Information supplied.
## Start
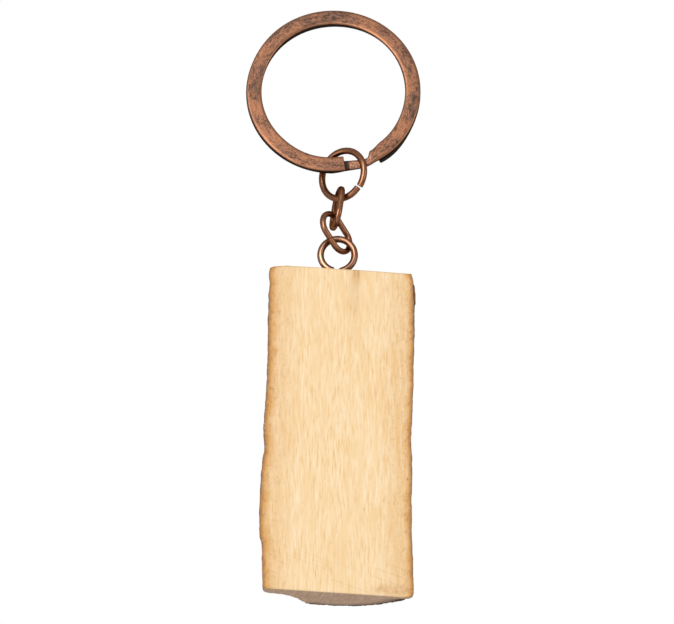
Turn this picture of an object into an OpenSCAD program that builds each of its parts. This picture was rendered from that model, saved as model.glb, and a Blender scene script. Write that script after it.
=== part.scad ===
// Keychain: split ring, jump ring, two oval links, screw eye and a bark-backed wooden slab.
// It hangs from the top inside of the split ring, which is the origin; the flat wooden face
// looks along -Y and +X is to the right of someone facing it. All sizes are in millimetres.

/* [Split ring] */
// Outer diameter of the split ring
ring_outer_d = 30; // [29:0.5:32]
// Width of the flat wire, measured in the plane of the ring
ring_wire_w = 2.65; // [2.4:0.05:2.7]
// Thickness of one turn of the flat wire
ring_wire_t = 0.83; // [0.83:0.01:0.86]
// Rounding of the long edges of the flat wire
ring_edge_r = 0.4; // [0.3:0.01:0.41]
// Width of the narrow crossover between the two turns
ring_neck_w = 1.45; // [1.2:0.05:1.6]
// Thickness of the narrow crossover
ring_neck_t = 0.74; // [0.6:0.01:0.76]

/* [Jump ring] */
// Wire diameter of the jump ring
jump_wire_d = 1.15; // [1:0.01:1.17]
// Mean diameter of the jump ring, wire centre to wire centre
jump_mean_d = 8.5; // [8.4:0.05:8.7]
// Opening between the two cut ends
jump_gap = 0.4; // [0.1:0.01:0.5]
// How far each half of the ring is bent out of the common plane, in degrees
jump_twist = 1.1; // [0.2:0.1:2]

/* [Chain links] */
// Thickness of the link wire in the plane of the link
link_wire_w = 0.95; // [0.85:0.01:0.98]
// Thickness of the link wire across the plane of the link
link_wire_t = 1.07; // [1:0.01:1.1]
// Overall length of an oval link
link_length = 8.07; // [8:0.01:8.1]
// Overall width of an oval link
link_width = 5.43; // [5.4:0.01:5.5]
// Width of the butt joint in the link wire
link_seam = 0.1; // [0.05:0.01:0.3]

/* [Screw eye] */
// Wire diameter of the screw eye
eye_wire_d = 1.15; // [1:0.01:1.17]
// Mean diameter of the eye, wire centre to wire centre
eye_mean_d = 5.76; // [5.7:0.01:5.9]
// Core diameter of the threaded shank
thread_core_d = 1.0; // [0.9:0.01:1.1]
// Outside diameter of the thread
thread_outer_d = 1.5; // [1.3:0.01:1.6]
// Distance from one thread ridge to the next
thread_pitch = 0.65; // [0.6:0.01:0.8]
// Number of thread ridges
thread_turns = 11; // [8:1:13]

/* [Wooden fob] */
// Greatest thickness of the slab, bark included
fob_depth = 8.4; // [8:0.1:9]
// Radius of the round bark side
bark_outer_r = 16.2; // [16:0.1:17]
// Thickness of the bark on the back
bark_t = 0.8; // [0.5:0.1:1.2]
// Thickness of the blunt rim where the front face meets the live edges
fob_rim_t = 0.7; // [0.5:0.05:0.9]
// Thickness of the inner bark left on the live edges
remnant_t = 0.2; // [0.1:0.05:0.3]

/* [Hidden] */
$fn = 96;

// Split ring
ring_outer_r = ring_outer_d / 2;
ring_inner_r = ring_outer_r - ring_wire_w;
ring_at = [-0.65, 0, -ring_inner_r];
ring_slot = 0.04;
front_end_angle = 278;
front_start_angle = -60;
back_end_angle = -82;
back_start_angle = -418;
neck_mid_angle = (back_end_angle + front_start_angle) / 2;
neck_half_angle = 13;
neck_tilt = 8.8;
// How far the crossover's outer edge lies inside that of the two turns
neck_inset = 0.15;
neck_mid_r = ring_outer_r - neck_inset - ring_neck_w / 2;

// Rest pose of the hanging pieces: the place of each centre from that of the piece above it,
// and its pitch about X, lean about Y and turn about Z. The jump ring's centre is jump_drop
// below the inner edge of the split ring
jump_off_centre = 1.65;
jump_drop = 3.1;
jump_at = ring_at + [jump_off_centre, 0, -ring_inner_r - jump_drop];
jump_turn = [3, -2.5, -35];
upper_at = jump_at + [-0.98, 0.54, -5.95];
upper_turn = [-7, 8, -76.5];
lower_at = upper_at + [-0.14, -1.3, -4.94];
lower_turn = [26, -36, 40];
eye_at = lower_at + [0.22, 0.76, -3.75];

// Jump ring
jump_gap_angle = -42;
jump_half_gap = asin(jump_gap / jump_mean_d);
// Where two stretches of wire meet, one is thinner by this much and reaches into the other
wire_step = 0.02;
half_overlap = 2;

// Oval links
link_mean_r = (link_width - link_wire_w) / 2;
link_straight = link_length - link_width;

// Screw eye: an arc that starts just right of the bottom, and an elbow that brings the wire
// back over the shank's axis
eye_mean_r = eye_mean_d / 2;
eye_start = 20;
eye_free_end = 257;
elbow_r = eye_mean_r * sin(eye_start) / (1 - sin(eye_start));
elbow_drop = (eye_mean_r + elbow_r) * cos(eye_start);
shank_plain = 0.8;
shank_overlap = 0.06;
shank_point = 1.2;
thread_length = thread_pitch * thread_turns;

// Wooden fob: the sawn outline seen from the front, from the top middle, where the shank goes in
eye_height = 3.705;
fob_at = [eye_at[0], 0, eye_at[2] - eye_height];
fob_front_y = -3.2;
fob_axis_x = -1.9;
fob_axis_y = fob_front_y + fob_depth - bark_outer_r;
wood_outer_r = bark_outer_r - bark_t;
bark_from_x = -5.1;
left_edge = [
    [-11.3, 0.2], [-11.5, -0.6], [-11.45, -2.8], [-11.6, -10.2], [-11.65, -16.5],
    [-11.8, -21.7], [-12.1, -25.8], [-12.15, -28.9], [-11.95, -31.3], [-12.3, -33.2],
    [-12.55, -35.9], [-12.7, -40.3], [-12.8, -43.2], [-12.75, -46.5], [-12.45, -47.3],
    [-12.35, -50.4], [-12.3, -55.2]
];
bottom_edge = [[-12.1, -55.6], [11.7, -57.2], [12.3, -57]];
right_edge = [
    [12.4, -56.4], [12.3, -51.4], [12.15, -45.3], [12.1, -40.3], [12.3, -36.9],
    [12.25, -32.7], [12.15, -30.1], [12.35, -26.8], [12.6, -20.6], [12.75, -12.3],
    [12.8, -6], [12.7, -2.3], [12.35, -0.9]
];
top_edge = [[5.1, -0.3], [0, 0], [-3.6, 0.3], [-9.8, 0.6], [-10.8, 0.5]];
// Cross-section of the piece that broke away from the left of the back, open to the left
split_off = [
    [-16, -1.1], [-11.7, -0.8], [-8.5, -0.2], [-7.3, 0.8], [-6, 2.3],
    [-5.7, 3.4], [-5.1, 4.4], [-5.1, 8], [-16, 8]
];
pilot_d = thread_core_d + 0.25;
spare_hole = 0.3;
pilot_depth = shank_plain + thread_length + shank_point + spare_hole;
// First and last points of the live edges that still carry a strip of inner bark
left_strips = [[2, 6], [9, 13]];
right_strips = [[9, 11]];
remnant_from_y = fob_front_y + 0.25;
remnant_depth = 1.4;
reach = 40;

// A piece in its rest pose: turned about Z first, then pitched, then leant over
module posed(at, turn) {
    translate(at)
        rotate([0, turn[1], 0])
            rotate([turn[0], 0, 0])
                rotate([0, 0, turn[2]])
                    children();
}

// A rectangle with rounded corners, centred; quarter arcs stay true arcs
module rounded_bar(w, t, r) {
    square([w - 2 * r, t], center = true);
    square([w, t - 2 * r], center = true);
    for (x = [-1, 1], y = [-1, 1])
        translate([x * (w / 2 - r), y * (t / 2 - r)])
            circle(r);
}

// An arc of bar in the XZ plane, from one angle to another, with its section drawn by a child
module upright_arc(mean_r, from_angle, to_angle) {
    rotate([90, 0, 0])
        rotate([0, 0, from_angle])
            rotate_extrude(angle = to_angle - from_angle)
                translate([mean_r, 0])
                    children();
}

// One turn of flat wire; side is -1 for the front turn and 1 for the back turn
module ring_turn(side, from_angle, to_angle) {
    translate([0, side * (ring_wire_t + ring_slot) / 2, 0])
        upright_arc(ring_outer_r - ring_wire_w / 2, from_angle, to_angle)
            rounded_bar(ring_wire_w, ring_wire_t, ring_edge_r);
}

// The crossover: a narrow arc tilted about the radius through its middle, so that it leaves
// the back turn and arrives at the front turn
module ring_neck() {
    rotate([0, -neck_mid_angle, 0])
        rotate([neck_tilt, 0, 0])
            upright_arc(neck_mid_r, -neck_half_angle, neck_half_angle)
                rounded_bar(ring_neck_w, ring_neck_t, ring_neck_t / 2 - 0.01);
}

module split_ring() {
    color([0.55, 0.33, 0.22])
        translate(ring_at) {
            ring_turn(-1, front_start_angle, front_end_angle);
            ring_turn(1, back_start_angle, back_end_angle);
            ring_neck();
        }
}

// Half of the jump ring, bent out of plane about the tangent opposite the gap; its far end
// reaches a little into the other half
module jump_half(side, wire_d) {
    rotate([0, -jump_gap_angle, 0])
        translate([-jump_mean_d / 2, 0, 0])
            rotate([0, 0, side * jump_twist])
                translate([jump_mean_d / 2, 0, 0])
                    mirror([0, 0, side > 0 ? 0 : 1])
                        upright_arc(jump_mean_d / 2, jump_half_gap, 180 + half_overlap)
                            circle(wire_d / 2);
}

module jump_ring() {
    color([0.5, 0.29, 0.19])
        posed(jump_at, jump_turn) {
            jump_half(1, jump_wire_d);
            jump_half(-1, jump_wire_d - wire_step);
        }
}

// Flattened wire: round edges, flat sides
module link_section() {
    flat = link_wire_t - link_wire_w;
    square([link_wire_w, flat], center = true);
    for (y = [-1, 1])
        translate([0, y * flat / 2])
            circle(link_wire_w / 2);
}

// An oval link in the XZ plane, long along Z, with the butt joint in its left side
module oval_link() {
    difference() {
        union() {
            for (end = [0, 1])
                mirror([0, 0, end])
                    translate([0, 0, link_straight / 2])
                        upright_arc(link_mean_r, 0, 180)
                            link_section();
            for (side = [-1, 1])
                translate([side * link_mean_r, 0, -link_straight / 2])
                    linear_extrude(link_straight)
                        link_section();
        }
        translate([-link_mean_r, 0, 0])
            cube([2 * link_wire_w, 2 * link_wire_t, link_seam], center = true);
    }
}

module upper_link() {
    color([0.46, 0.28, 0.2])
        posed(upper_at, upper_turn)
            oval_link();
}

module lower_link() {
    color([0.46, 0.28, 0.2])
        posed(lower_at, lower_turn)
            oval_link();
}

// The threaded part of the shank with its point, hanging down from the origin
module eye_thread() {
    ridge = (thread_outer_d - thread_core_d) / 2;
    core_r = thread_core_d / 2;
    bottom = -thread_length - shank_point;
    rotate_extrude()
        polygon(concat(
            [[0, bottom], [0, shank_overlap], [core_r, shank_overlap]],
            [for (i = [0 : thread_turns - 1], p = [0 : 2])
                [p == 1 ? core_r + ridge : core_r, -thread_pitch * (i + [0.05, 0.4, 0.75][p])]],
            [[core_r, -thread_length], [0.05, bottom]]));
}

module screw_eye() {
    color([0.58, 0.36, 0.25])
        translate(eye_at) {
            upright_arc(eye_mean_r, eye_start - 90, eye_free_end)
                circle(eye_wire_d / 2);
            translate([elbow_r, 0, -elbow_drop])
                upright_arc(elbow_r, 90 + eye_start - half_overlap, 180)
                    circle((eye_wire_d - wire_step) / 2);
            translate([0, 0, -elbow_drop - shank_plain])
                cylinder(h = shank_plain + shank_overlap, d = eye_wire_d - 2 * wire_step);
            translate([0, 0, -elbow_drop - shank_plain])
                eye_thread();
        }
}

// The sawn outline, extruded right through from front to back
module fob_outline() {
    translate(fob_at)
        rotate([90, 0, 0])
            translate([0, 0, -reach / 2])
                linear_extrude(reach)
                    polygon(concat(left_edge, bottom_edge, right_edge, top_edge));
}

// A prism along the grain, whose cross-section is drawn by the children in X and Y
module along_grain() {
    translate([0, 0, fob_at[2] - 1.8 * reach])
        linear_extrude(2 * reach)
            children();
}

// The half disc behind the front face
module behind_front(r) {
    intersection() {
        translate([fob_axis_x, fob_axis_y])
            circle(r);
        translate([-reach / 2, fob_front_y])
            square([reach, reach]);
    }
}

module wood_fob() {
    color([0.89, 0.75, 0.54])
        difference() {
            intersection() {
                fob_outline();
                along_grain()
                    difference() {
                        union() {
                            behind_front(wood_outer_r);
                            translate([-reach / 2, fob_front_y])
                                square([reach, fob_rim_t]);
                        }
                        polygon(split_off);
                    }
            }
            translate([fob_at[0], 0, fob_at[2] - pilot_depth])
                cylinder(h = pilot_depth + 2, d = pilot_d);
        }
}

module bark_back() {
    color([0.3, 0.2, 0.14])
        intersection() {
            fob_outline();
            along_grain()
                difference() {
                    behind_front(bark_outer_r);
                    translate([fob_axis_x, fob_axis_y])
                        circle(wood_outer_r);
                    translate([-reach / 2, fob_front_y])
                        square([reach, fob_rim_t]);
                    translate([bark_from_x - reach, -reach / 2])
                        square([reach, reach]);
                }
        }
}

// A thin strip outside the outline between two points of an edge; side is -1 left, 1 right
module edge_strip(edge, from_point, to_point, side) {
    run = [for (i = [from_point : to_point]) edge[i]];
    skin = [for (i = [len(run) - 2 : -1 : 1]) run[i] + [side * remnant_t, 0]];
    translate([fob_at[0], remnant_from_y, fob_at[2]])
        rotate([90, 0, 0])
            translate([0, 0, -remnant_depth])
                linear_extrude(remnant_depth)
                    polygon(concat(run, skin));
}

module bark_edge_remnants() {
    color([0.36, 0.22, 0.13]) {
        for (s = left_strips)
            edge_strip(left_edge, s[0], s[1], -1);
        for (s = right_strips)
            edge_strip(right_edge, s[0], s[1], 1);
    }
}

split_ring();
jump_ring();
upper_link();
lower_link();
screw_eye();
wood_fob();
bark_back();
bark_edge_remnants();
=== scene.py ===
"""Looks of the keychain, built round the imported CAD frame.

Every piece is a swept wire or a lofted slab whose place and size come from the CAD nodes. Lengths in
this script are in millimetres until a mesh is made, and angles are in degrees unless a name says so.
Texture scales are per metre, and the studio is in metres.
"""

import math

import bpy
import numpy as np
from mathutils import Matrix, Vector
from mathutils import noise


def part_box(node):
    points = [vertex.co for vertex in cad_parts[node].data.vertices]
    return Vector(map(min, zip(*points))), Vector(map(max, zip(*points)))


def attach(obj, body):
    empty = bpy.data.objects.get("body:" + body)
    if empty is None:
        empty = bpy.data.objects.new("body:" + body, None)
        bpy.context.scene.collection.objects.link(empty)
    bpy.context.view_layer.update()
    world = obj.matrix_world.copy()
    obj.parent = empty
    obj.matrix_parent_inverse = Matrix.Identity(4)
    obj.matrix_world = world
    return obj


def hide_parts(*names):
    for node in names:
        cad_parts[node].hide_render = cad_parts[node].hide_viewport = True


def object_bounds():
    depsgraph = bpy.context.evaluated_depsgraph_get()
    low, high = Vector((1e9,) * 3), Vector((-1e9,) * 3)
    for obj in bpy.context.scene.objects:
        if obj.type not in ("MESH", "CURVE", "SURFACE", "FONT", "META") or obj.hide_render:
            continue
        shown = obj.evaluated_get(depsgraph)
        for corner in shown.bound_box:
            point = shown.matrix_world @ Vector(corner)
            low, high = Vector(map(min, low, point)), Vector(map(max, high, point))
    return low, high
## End
Given exercise.
Set down, exactly as written, each line of the data from its opening line through the one containing "are in millimetres.". Output nothing more.

Answer for this exercise.
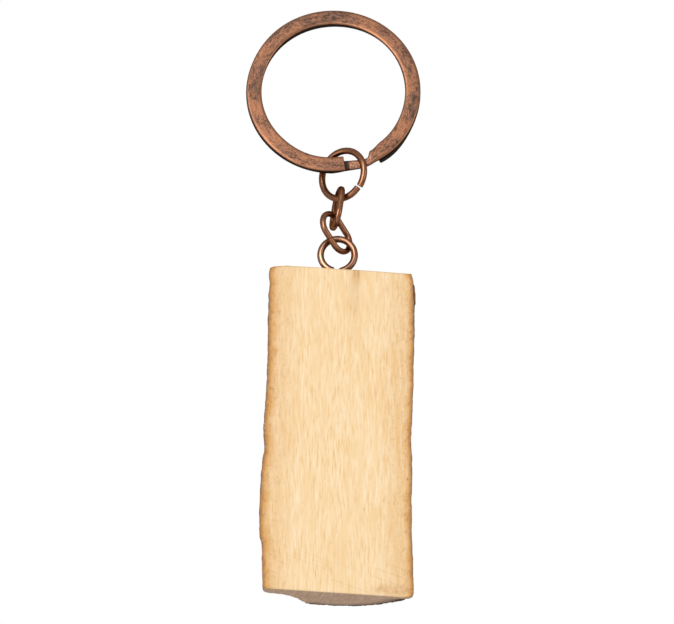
Turn this picture of an object into an OpenSCAD program that builds each of its parts. This picture was rendered from that model, saved as model.glb, and a Blender scene script. Write that script after it.
=== part.scad ===
// Keychain: split ring, jump ring, two oval links, screw eye and a bark-backed wooden slab.
// It hangs from the top inside of the split ring, which is the origin; the flat wooden face
// looks along -Y and +X is to the right of someone facing it. All sizes are in millimetres.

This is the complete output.